Goal: Take the data below and extract the lines from the one with "Write part 2" to the one with "below the facets.", inclusive, exactly as written.

Input data:
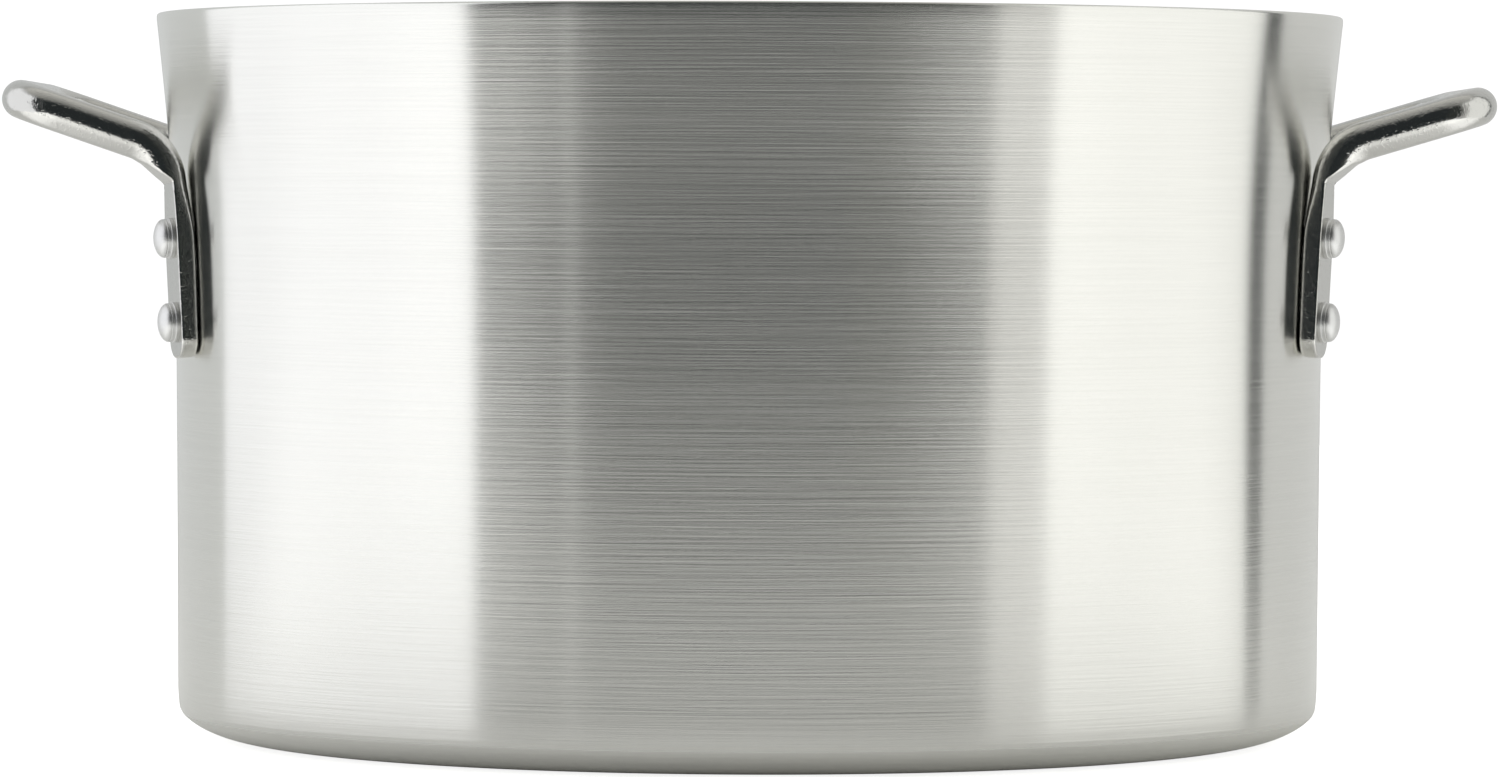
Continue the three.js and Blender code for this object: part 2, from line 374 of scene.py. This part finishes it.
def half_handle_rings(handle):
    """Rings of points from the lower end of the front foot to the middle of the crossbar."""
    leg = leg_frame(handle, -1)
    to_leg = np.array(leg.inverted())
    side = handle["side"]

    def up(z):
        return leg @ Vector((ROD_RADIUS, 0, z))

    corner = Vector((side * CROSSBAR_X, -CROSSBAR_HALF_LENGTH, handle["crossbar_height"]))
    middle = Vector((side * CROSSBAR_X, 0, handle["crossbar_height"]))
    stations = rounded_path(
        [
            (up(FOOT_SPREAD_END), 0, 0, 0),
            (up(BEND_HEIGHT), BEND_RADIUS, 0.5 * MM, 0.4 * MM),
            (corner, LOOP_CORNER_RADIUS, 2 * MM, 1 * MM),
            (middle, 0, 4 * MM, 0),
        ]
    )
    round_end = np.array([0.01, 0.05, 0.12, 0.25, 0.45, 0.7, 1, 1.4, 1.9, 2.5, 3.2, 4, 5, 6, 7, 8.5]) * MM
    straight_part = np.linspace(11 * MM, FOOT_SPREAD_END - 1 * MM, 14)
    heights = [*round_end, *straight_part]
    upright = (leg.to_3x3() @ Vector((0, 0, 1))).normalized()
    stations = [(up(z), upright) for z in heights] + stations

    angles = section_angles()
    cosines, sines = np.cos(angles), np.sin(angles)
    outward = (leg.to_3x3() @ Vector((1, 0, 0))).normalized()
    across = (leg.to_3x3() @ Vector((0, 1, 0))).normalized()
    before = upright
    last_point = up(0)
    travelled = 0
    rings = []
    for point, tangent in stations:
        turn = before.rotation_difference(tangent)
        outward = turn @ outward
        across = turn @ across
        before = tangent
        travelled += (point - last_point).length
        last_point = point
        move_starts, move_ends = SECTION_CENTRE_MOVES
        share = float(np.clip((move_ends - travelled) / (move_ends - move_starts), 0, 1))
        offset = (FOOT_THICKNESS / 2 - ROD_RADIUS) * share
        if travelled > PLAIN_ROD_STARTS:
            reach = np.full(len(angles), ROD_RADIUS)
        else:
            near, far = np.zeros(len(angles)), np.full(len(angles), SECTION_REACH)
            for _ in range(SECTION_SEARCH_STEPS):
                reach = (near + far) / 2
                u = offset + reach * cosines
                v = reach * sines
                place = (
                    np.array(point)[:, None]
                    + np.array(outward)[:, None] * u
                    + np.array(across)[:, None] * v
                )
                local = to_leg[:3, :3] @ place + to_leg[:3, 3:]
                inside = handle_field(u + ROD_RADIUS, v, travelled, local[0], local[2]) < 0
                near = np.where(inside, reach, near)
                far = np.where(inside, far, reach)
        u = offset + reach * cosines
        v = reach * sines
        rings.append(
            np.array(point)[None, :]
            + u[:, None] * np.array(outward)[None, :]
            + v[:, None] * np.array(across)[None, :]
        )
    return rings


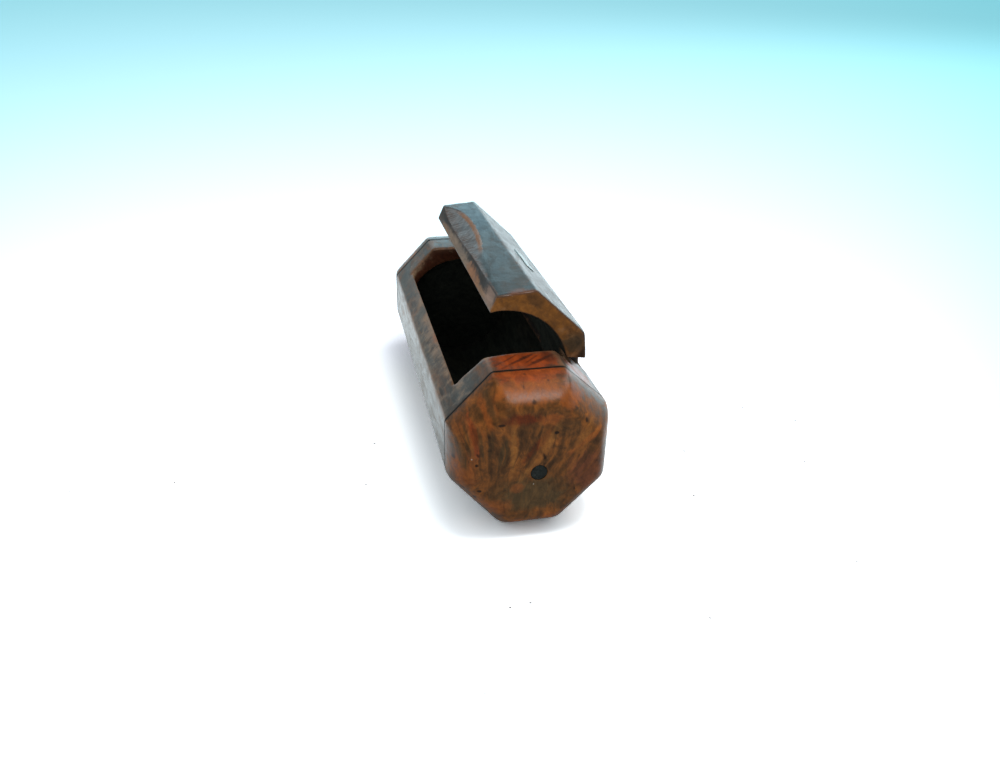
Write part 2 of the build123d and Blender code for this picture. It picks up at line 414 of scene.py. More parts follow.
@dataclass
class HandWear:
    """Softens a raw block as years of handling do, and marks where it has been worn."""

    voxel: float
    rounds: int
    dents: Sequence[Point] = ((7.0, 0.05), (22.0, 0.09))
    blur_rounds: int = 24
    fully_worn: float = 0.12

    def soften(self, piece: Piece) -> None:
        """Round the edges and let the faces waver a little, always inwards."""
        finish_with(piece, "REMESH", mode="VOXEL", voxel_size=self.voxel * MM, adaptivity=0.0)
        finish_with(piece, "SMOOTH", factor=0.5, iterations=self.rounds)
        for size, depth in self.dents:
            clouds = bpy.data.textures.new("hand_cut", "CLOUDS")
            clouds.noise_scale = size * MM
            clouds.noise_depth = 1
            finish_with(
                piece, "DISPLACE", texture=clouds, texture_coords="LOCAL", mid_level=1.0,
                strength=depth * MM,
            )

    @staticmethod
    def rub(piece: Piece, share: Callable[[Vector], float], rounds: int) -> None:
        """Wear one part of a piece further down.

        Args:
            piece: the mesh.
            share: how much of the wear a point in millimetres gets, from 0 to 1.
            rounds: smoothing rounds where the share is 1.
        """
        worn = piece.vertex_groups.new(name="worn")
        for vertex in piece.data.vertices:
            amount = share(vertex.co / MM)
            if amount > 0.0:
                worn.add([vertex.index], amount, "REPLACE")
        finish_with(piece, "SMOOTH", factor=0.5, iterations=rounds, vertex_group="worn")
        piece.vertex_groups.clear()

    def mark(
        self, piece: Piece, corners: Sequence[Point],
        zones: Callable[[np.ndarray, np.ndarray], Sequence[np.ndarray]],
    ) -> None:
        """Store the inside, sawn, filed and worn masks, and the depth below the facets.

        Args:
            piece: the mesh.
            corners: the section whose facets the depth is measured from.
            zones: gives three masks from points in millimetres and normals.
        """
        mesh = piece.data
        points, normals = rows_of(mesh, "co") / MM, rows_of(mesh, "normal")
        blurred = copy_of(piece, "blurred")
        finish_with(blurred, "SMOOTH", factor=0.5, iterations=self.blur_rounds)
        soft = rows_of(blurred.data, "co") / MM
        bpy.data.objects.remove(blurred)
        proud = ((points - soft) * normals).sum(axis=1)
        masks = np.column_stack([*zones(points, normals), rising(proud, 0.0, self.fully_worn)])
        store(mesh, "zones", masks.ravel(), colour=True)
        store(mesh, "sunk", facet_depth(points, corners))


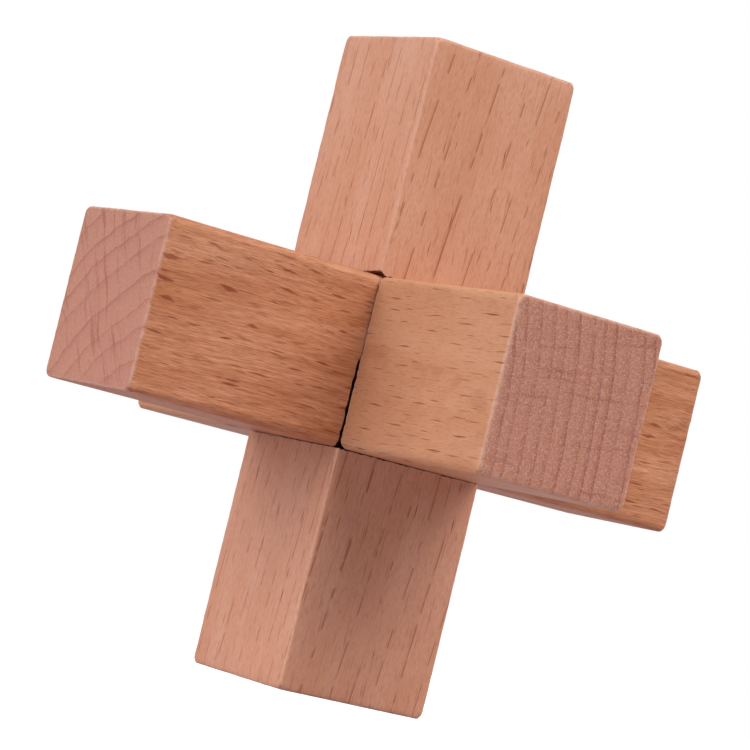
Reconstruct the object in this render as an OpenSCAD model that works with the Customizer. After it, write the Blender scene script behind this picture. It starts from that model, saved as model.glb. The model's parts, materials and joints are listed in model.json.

Answer below:
Write part 2 of the build123d and Blender code for this picture. It picks up at line 414 of scene.py. More parts follow.
@dataclass
class HandWear:
    """Softens a raw block as years of handling do, and marks where it has been worn."""

    voxel: float
    rounds: int
    dents: Sequence[Point] = ((7.0, 0.05), (22.0, 0.09))
    blur_rounds: int = 24
    fully_worn: float = 0.12

    def soften(self, piece: Piece) -> None:
        """Round the edges and let the faces waver a little, always inwards."""
        finish_with(piece, "REMESH", mode="VOXEL", voxel_size=self.voxel * MM, adaptivity=0.0)
        finish_with(piece, "SMOOTH", factor=0.5, iterations=self.rounds)
        for size, depth in self.dents:
            clouds = bpy.data.textures.new("hand_cut", "CLOUDS")
            clouds.noise_scale = size * MM
            clouds.noise_depth = 1
            finish_with(
                piece, "DISPLACE", texture=clouds, texture_coords="LOCAL", mid_level=1.0,
                strength=depth * MM,
            )

    @staticmethod
    def rub(piece: Piece, share: Callable[[Vector], float], rounds: int) -> None:
        """Wear one part of a piece further down.

        Args:
            piece: the mesh.
            share: how much of the wear a point in millimetres gets, from 0 to 1.
            rounds: smoothing rounds where the share is 1.
        """
        worn = piece.vertex_groups.new(name="worn")
        for vertex in piece.data.vertices:
            amount = share(vertex.co / MM)
            if amount > 0.0:
                worn.add([vertex.index], amount, "REPLACE")
        finish_with(piece, "SMOOTH", factor=0.5, iterations=rounds, vertex_group="worn")
        piece.vertex_groups.clear()

    def mark(
        self, piece: Piece, corners: Sequence[Point],
        zones: Callable[[np.ndarray, np.ndarray], Sequence[np.ndarray]],
    ) -> None:
        """Store the inside, sawn, filed and worn masks, and the depth below the facets.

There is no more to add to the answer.